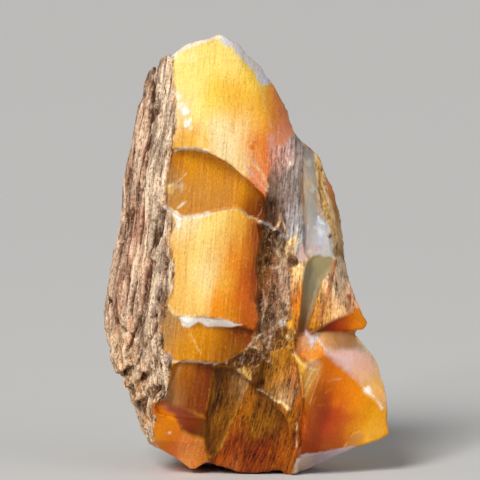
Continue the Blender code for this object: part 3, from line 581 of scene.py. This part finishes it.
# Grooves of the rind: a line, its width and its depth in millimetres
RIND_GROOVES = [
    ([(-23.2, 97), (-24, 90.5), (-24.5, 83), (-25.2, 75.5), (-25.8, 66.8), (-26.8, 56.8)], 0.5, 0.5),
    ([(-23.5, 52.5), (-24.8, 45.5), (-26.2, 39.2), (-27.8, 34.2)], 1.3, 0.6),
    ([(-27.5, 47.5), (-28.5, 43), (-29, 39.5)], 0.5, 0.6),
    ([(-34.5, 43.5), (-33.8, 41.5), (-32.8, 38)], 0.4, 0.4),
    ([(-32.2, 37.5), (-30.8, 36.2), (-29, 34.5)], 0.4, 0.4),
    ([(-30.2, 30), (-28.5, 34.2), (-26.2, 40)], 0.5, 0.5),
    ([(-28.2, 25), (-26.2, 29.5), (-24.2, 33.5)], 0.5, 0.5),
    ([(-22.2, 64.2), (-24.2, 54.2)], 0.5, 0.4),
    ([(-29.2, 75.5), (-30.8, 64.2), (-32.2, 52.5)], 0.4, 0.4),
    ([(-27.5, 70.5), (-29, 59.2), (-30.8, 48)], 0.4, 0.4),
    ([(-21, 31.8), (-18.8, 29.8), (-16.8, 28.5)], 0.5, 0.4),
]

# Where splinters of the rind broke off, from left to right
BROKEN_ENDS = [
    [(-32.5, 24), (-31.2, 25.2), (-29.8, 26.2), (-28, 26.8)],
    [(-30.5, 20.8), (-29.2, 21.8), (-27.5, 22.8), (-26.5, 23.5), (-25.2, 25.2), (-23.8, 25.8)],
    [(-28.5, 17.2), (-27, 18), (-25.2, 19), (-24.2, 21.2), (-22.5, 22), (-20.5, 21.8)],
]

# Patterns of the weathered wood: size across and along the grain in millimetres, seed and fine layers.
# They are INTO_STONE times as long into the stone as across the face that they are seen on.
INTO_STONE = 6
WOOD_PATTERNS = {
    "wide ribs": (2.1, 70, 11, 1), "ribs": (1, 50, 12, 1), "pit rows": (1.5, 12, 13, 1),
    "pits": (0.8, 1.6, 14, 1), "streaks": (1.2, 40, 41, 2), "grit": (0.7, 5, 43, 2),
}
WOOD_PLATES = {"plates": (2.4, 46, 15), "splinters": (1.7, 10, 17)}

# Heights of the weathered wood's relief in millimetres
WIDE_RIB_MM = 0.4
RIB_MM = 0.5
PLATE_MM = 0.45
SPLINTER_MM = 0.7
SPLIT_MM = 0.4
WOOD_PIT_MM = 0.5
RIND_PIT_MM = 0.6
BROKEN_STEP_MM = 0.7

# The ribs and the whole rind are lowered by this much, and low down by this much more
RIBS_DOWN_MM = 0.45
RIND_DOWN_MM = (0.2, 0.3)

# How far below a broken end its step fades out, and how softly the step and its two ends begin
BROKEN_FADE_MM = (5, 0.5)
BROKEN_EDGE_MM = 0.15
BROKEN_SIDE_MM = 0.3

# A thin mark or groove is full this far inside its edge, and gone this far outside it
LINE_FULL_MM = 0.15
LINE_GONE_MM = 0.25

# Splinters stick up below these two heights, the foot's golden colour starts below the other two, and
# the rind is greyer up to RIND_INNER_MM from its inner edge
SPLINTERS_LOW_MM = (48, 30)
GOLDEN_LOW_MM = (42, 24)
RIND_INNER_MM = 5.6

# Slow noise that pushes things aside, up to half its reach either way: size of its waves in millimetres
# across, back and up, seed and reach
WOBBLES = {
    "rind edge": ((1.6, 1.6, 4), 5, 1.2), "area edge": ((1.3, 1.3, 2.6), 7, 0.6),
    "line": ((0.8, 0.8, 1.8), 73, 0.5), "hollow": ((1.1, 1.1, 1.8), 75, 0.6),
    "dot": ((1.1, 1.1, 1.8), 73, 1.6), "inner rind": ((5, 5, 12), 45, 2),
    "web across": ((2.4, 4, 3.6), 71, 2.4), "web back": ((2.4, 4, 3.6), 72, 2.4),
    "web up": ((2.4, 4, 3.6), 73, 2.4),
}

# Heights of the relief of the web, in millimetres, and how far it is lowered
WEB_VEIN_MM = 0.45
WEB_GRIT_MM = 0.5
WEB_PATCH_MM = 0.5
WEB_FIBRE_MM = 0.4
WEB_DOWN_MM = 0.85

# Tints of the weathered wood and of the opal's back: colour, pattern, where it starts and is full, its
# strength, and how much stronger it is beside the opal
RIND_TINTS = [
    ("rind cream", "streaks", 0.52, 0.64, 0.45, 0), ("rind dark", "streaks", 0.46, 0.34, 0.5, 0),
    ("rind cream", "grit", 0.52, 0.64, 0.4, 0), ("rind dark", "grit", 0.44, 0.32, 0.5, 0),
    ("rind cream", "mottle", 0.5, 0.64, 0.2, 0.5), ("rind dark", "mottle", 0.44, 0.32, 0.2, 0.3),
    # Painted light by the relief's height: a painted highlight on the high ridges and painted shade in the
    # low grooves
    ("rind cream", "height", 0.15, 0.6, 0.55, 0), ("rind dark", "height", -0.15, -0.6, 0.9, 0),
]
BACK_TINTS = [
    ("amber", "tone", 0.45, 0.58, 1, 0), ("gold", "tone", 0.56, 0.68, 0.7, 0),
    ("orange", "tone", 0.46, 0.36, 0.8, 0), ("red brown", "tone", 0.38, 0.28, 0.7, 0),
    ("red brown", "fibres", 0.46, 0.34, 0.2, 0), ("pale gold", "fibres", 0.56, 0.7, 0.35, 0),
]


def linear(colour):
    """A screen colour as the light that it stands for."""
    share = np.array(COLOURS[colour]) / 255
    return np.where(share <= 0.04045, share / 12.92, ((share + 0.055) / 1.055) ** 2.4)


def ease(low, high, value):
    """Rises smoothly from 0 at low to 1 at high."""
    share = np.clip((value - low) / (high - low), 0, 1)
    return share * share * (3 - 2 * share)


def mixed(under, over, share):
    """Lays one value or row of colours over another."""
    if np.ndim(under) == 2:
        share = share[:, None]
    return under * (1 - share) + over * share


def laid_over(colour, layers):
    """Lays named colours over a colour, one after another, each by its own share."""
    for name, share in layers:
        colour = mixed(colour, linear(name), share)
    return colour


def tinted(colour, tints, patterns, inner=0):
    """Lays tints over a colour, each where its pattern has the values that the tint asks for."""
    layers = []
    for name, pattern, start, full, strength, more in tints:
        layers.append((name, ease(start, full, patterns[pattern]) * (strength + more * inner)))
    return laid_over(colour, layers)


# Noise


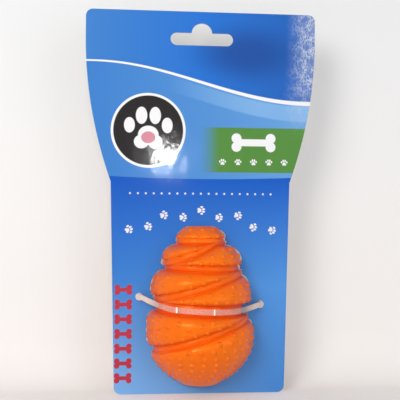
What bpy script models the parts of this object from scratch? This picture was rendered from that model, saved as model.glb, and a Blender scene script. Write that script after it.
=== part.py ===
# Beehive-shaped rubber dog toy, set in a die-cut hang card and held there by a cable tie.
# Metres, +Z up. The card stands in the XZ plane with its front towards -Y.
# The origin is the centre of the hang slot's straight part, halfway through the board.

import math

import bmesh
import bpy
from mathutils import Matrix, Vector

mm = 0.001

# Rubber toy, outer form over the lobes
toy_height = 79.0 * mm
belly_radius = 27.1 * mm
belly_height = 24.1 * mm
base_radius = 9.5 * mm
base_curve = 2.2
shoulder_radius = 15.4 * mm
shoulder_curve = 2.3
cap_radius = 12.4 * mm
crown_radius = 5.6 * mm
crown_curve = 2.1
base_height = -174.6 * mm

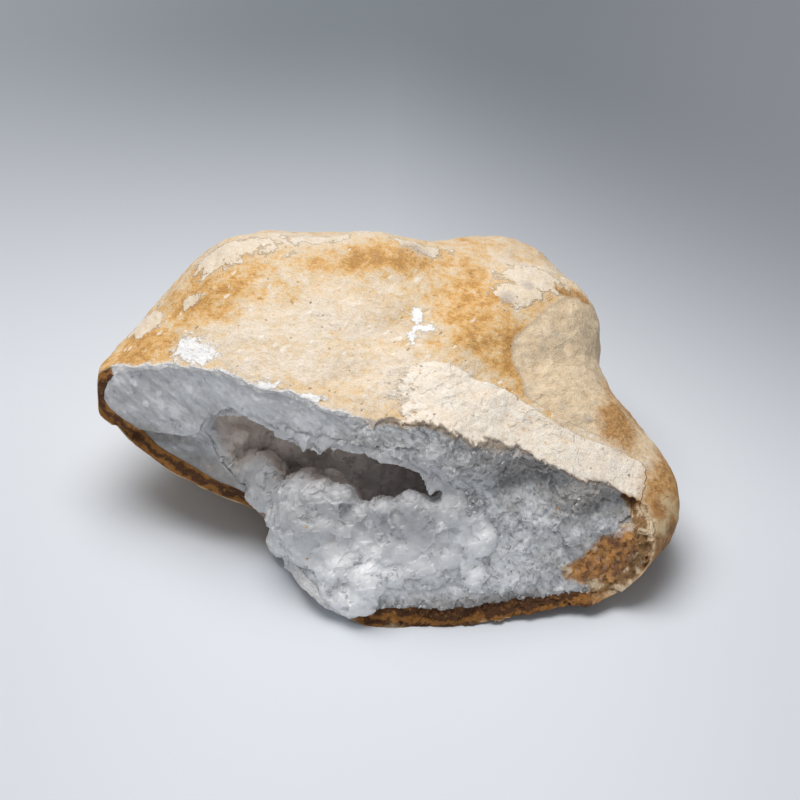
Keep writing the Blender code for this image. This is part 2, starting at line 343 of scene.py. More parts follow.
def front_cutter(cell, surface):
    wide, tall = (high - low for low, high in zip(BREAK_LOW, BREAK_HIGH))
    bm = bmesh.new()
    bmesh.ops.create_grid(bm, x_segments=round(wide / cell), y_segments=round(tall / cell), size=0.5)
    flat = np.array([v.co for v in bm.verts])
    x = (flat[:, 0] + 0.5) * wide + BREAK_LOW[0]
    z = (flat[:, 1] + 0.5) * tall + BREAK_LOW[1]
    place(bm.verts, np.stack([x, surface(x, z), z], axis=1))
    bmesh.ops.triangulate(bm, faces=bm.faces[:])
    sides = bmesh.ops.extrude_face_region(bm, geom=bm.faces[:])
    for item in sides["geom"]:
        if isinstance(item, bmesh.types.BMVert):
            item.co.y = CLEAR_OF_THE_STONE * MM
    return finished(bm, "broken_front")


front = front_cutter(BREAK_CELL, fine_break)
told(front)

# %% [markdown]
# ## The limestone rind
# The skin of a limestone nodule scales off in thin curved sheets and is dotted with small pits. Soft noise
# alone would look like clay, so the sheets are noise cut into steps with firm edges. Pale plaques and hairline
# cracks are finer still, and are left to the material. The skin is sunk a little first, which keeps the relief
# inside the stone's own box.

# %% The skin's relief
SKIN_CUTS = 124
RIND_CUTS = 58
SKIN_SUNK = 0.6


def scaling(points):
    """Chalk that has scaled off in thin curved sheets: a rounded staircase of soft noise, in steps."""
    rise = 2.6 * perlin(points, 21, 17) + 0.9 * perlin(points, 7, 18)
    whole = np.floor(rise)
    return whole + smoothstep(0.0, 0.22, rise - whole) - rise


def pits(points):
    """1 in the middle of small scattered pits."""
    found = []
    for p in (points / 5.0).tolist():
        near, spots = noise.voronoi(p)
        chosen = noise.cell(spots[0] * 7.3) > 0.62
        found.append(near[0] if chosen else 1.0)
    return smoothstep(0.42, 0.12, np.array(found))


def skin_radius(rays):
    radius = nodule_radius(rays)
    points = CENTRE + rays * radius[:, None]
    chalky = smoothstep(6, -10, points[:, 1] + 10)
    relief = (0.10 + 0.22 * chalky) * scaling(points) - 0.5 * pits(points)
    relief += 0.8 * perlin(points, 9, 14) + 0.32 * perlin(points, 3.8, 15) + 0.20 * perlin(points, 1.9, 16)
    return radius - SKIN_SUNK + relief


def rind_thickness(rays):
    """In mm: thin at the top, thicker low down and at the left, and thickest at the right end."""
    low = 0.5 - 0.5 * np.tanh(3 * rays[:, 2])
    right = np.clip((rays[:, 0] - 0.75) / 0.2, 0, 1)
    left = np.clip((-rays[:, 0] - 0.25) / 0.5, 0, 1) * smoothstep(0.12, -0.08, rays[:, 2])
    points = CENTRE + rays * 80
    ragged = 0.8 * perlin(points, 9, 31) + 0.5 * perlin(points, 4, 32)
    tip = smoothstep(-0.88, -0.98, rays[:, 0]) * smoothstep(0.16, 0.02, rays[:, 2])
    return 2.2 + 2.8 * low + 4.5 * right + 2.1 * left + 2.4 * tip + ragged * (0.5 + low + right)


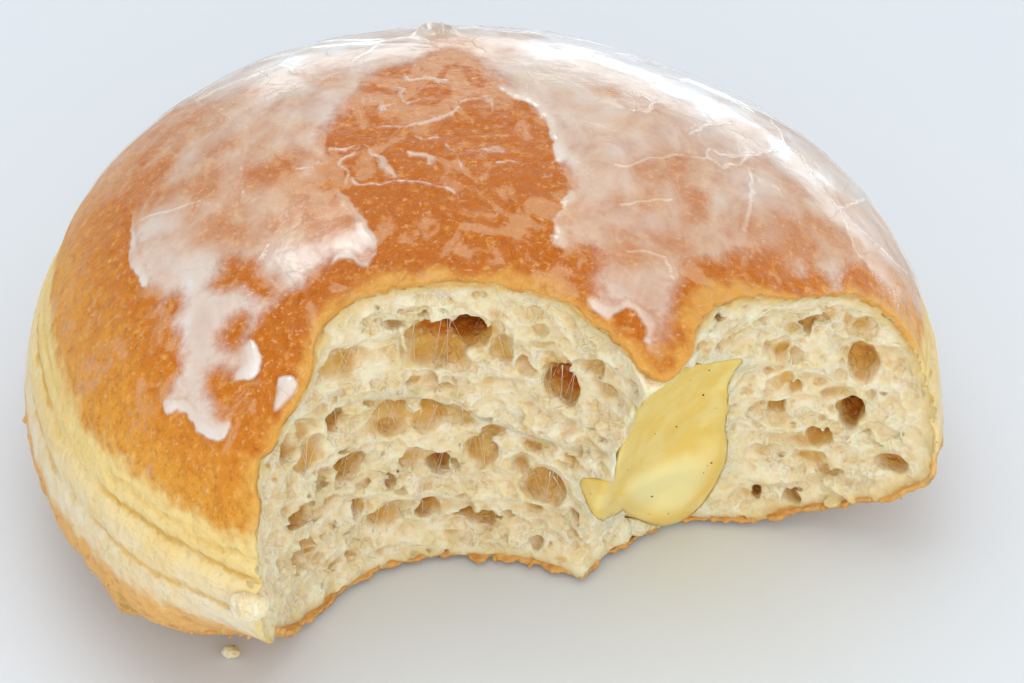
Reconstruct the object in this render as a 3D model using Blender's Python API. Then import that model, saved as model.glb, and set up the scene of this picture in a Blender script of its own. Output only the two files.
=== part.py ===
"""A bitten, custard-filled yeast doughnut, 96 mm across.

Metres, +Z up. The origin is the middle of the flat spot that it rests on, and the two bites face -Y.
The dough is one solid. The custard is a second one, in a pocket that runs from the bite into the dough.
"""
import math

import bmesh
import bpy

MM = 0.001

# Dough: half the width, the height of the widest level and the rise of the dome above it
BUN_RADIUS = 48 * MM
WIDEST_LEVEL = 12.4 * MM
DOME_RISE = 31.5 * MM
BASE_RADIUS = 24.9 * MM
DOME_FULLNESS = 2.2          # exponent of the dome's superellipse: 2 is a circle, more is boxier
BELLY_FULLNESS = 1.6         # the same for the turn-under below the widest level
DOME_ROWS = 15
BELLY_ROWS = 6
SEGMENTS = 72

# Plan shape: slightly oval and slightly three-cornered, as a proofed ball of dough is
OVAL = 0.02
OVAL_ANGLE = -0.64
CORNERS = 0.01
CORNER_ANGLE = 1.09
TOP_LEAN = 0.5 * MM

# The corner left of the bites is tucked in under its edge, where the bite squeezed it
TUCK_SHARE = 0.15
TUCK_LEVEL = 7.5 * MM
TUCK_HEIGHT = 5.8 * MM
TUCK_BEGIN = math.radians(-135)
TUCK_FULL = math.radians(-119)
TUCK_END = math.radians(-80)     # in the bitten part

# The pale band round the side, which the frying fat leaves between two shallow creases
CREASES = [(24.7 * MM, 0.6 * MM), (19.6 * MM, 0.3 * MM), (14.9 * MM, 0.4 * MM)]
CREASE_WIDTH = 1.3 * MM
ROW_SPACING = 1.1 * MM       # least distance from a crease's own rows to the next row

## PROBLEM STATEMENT
Using the entries above, extract exactly the span from the line with "Reconstruct the object" to the line with "TOP_LEAN = 0.5 * MM", both lines included; leave out everything else.

## FINISHED EXERCISE
Reconstruct the object in this render as a 3D model using Blender's Python API. Then import that model, saved as model.glb, and set up the scene of this picture in a Blender script of its own. Output only the two files.
=== part.py ===
"""A bitten, custard-filled yeast doughnut, 96 mm across.

Metres, +Z up. The origin is the middle of the flat spot that it rests on, and the two bites face -Y.
The dough is one solid. The custard is a second one, in a pocket that runs from the bite into the dough.
"""
import math

import bmesh
import bpy

MM = 0.001

# Dough: half the width, the height of the widest level and the rise of the dome above it
BUN_RADIUS = 48 * MM
WIDEST_LEVEL = 12.4 * MM
DOME_RISE = 31.5 * MM
BASE_RADIUS = 24.9 * MM
DOME_FULLNESS = 2.2          # exponent of the dome's superellipse: 2 is a circle, more is boxier
BELLY_FULLNESS = 1.6         # the same for the turn-under below the widest level
DOME_ROWS = 15
BELLY_ROWS = 6
SEGMENTS = 72

# Plan shape: slightly oval and slightly three-cornered, as a proofed ball of dough is
OVAL = 0.02
OVAL_ANGLE = -0.64
CORNERS = 0.01
CORNER_ANGLE = 1.09
TOP_LEAN = 0.5 * MM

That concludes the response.